I agree. But the analytical construct courts tend to use is "Does X have the right or liberty to do Y?" Hence the fundamental right/strict scrutiny analysis we see today in due process and equal protection cases. It is all quite literally constructed on the premise that we must first find the right or liberty, not that the state must first articulate the power. Until the Supreme Court sees fit to undo about a hundred years of constitutional jurisprudence (don't look for that anytime soon) I have to teach both perspectives.

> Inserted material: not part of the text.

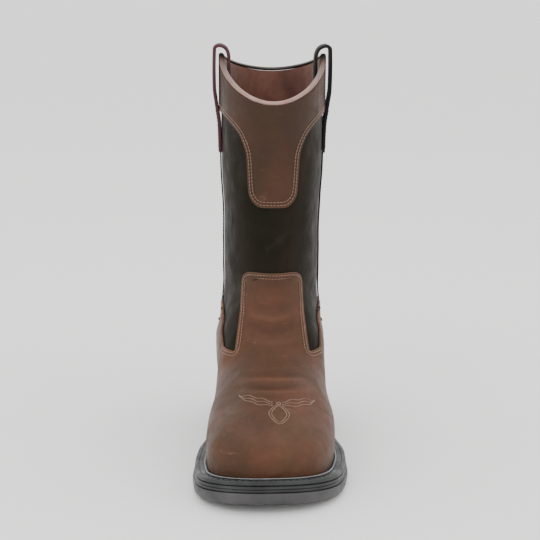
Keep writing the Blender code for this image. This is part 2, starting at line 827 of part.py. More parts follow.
def groove(points, faces, start, end, deep, width):
    """Adds a bar under the sole from start to end, both (across, along), deep into the tread."""
    start, end = np.array(start), np.array(end)
    run = (end - start) / np.linalg.norm(end - start)
    side = np.array([-run[1], run[0]]) * width / 2
    corners = [start - side, end - side, end + side, start + side]
    first = len(points)
    for lift in (None, deep):
        for across, along in corners:
            up = -0.02 if lift is None else under_outsole(along)[0] + lift
            points.append((across, along, up))
    box = [(0, 1, 2, 3), (4, 5, 6, 7), (0, 1, 5, 4), (1, 2, 6, 5), (2, 3, 7, 6), (3, 0, 4, 7)]
    faces += [[first + i for i in face] for face in box]


def ball_grooves():
    """Swept grooves that part the ball's tread into lugs on either side of a centre bar."""
    points, faces = [], []
    first, last = FIRST_GROOVE * UPPER_LENGTH, LAST_GROOVE * UPPER_LENGTH
    count = max(2, round((last - first) / LUG_PITCH))
    for i in range(count + 1):
        along = first + (last - first) * i / count
        for side in (-1, 1):
            start = side * CENTRE_BAR, along
            end = side * BALL_WIDTH, along - LUG_SWEEP * (BALL_WIDTH - CENTRE_BAR)
            groove(points, faces, start, end, LUG_DEPTH, LUG_GAP)
    return solid("ball_grooves", points, faces)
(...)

You're also absolutely right that original meaning depends upon what sort of rights we're debating, and who is engaged in the debate. Original meaning is every bit as underdetermined as some of the most underdetermined parts of the Constitution (for example, equal protection, due process, cruel and unusual, etc.). Taking your example, if it is perfectly clear to conservatives that original meaning can be stretched to encompass school vouchers (and equally clear to liberals that it cannot), it is just as clear to conservatives that original meaning does not contemplate the liberty to engage in consensual, non-commercial, adult sodomy (and just as clear to liberals that it does). The original meaning pendulum swings both directions, and accusations of "judicial tyranny" or "activist judges" can be heard from both sides of the political spectrum, depending on the issue. Its all part of the contest over American Constitutionalism, and it is a fascinating contest with real-world consequences.